In an application with a practical function, the last thing we want is personality. Hands up who misses Clippy. Thought so. Just like reaching out a hand to pluck a grape, we desire thought and action to be as one. Good interactive design is all about immediate response and no surprises.

Except when it comes to stories. Because there, personality is exactly what we’re looking for. A choice in a gamebook should never play out entirely predictably. That’s what dice rolls used to clumsily try to provide. But a much better example comes from storytelling – the ordinary, non-interactive kind.

A story, if it’s well told, makes you wonder what’s going to happen next. (In fact, before that, it has to make you care what happens next, but what we’re talking about now assumes you’re already signed up for the ride.) Faced with a problem, the hero tries something – maybe it works a little, maybe it makes things worse, but it’s never exactly what he planned. Now he has to think on his feet. Reaching the satisfying conclusion is a process of continual tweaks of a complex system involving circumstances, unforeseen complications, the hero’s own shortcomings, and the emotions of others. “Stay in the house.” Of course she doesn’t. “Don’t forget your phone.” They always do. “Wait for back-up…” Oh, aren't we're just itching for the plans to gang agley?

In a gamebook, having to roll dice when you try to leap the chasm is one way to inject some unpredictability. Better is when you leap and fall onto another ledge. A new route – but is it more dangerous than the one before? Or you tell a character to do something and they argue. Maybe they do a little of what you asked, but don’t stick to the whole plan. How frustrating. And entertaining.

What would be terrible design in an interface is good policy if you’re writing interactive stories. Each time I curse Firefox, a part of me thinks of trying to persuade Victor Frankenstein to be more careful, or of arguing in the snow with Kyle Boche. Lack of complete control is what allows stories, improvisation and interactive fiction to exert such a hold over us. Where will it lead? We don’t know yet. The only certainty is that it’ll be fascinating.


  1. Some gamebooks I've played have predictable outcomes of the options I have to pick, and a gamebook can get boring if it has predictable outcomes, I play gamebooks because I really enjoy having the oppurtunity to actually go on a great adventure, make my own decisions unlike normal books, and I especially like the Fabled Lands books because they are free roam, which gives me a world I can explore in whichever way I would like to, it has totally unpredictable outcomes, very creative places, and I can can spend loads of time on just one of them, so thank you for such a great series.

  2. Someone just recently posted a review for the FL series here

    1. It's nice to see the series getting reviewed. My only quibble is that RPGGeek include "The Art of Fabled Lands" as one of the FL books, which it isn't, and its review score of 0 has dragged the series average rating down by a full point :-(

  3. I ordered 3 more Fabled Lands books a couple weeks ago and they weren't in stock so I paid for shipping. And now two weeks later two of the FL books I ordered are now In stock! I paid almost $12 in shipping!
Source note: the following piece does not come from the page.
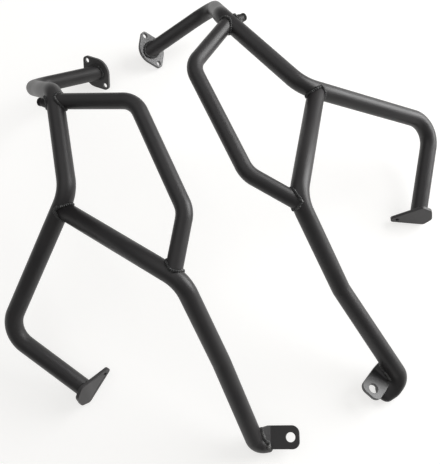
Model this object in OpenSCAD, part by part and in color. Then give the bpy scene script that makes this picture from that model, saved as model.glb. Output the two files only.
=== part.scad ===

    1. Sorry to hear that, Alex. As the books are set up for print on demand, they are never actually "in stock", as the copy is orinted when ordered. Amazon make a point of listing titles that are set up with rival POD company Lightning Source as out of stock. That applies to FL books 1-4. But books that are set up with Amazon's own POD company, Createspace, are listed as in stock - and that applies to books 5 and 6.
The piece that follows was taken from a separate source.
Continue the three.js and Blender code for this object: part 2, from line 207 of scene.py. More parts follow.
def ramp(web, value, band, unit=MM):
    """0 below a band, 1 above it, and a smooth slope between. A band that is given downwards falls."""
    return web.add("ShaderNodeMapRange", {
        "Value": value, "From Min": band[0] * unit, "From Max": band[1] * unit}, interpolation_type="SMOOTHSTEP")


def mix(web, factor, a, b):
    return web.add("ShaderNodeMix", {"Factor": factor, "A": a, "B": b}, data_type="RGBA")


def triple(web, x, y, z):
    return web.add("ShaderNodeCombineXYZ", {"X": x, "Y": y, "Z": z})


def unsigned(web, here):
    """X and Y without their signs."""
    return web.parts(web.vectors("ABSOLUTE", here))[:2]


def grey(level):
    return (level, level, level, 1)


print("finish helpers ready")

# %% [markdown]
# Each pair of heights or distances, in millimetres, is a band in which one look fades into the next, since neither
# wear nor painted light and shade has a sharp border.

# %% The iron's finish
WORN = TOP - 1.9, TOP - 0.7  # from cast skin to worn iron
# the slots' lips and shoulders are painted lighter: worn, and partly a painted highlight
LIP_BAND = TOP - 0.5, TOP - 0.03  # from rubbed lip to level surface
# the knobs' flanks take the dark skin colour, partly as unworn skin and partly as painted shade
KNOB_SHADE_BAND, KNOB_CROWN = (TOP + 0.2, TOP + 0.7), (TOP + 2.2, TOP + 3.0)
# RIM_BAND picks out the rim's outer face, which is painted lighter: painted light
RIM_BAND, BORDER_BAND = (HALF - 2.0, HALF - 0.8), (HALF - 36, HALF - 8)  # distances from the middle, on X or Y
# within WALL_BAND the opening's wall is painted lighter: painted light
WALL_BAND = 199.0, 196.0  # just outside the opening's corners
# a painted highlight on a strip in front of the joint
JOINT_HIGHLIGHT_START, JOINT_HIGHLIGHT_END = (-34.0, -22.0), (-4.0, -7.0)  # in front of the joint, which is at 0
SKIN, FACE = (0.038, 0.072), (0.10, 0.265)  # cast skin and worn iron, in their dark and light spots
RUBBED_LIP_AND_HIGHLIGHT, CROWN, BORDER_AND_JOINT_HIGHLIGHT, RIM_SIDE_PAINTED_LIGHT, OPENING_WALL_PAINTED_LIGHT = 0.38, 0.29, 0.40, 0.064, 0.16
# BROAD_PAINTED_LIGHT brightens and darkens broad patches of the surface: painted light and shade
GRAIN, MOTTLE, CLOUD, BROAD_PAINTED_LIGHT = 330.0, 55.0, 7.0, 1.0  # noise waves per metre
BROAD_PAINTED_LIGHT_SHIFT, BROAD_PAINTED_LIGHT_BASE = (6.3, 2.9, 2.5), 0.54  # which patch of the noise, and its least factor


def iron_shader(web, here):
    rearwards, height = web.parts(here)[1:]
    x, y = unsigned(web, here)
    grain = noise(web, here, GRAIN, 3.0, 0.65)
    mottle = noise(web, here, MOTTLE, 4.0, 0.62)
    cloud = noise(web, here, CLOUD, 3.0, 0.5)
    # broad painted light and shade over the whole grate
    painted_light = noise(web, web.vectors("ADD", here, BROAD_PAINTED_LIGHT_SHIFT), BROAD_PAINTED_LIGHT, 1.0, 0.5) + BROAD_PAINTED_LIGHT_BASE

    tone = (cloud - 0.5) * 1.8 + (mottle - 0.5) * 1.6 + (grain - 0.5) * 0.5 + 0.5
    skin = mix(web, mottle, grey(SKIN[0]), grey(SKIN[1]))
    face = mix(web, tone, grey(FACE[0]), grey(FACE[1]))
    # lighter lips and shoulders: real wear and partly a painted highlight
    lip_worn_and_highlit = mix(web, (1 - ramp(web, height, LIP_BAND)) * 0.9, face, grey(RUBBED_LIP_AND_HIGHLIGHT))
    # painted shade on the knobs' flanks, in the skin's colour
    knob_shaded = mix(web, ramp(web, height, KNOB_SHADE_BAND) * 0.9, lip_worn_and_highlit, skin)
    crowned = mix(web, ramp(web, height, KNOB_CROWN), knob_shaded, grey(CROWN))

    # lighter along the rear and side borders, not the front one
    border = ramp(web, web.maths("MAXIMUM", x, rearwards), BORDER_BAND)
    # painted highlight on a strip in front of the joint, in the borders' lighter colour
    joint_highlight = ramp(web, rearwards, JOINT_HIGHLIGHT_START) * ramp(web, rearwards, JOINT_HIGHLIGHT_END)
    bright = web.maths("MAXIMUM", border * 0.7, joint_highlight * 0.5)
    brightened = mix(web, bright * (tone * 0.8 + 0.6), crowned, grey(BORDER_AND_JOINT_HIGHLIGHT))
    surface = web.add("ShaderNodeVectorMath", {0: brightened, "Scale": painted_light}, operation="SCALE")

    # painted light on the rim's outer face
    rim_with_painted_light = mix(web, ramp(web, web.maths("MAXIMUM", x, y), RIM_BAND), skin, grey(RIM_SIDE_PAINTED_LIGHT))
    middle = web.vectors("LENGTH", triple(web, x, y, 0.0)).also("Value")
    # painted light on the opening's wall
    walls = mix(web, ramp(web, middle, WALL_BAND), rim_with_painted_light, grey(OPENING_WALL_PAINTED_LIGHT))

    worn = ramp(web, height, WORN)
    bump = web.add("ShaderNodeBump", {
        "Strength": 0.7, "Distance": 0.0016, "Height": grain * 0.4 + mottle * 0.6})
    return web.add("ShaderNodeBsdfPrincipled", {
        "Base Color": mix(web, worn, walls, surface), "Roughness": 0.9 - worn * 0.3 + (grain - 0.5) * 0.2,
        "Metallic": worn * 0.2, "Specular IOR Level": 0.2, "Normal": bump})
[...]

      In short, regardless of what it says on Amazon, you don't need to pay extra for any of the FL books. As soon as you order a copy, it will be printed and shipped to you.

  4. Efrem Orizzonte26 January 2014 13:10

    Fun fact: in this year's gamebook writing contest on Librogame's Land ( - Italian only, unfortunately), we judges decided to ban any form of randomly-generated events. No dice rolls, no random number tables, no coin flipping, or anything of the sort. Will be interesting to see what the authors will come up with to maintain uncertainty, while not being able to rely on lucky rolls to conveniently determine the outcome of events and player actions.

  5. What an interesting topic. I do wonder time to time why I'm so enthralled with the idea of game books. Allowing me to expand on my childhood born fascination for stories, no doubt is one reason. The creation of worlds, and stories, with all the emotions that may come with, through text, I find has a satisfying aspect about it that's not achieved with video. Then to combine choices, various paths and outcomes, the thrill of the dice, brings it all to another level of immersion. Now I don't know any other simple mechanism that can give you the same sort of adrenaline rush that dice produce in me, I think they must go back a long way in human history, but at any rate, I've found them a major contributor to my enjoyment. And yes, I agree so very much, you need a strong challenge, a feeling that you don't have complete control over your characters fate, to keep your adrenal glands firing, to keep the book alive.